With figures rising over the last 20 years, The Office for National Statistics estimated that last year around 4% of people (approximately 1.2 million) in employment were on zero hour contracts. The research found that zero hours contracts are not grounded in a single piece of legislation but have been created by gaps and loopholes in current protection, and a perceived demand for flexibility from employers and individuals. The ambiguity between ‘employee’ and ‘worker’ status makes the situation worse, leading to individuals being unclear about their rights.

Co-author of the research and Director of the Institute of Employment Research at the University of Warwick, Professor Chris Warhurst said: “Whilst the UK has witnessed cross-party support for flexibility in the labour market, the evidence demonstrates that the use of zero hours contracts has brought about a significant degree of risk for workers.

“Zero hours contracts have become emblematic of the high levels of insecurity, low pay and vulnerability experienced by many workers. This calls into question whether these contracts offer the kind of labour market solution that is either desirable or sustainable for the future.”

While there have been calls for zero hours contracts to be banned, academics say the lack of legislation makes this difficult to achieve and that a multifaceted approach is now needed to address the issue.

“The solutions lie in addressing the fault lines in insecure contracts,” says Warwick co-author and researcher Gill Dix. “There is a need for legislation which would offer workers a degree of security, such as on shifts or guaranteed hours. It is also vital to alleviate the confusion between ‘worker’ and ‘employee’ status, and to continue explore whether a single employee status would provide the optimum solution. But we also need to address manager motivation in using these contracts, and associated poor treatment of workers.”

The research identifies significant barriers to zero hours contract workers asserting their rights to challenge unfair or illegal employment practices. Academics say that these barriers can be attributed to the ambiguity over employment status and what rights they are entitled to, but also to fears among individuals about raising concerns with their employers.

“People are often not aware that they are on zero hours contracts until a problem occurs, such as a repeated loss of shifts, maternity leave access or questions around holiday pay,” continues Professor Warhurst. “What is also clear from the evidence is that workers on zero-hour contracts may feel unable to raise concerns around their contracts due to fear, for example, of having their work reduced or withdrawn completely – so called ‘zeroing down’. We need to look at strengthening the enforcement that supports individual workers in accessing justice for unfair treatment; and importantly changing the mindset of bosses around fair treatment of workers.”
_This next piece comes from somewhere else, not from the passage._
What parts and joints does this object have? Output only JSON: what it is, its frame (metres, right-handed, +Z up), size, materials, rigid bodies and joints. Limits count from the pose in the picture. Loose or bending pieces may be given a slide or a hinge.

Academics have set out a series of recommendations in a ReWAGE Policy Brief including new legislation to increase worker job security and reduce employer non-compliance. They suggest laws are required to include a new ‘right to minimum work periods’ set out in employment contracts, a right to reasonable amount of notice and full compensation in the event of shift cancellations, a right to switch to a contract which reflects normal hours worked with appropriate qualification and reference periods. In addition, workers should have the right to be accompanied, such as by a union rep, in meetings discussing changes to their contract.

Other recommendations set out in the Policy Brief include:

  • Strengthen UK labour enforcement practices through legislation, ensuring compliance, and increasing advice and information for workers, including increasing the capacity of Health and Safety Executive inspectors nationally and locally.
  • Align changes in the law to existing or forthcoming laws, the latter including the right for eligible workers to request a predictable contract. Legal changes should be supported by a statutory code of practice for reference in employment tribunals.
  • Improving management practices through specific training, campaigns and corporate reporting.
  • Encourage good practice amongst employers, such as consideration of all forms of flexible working arrangements (not just zero hours contracts), transparency around work availability, available work patterns, and all aspects of remuneration and compensation, plus other measures to promote the fair treatment of workers and avoidance of discriminatory practices.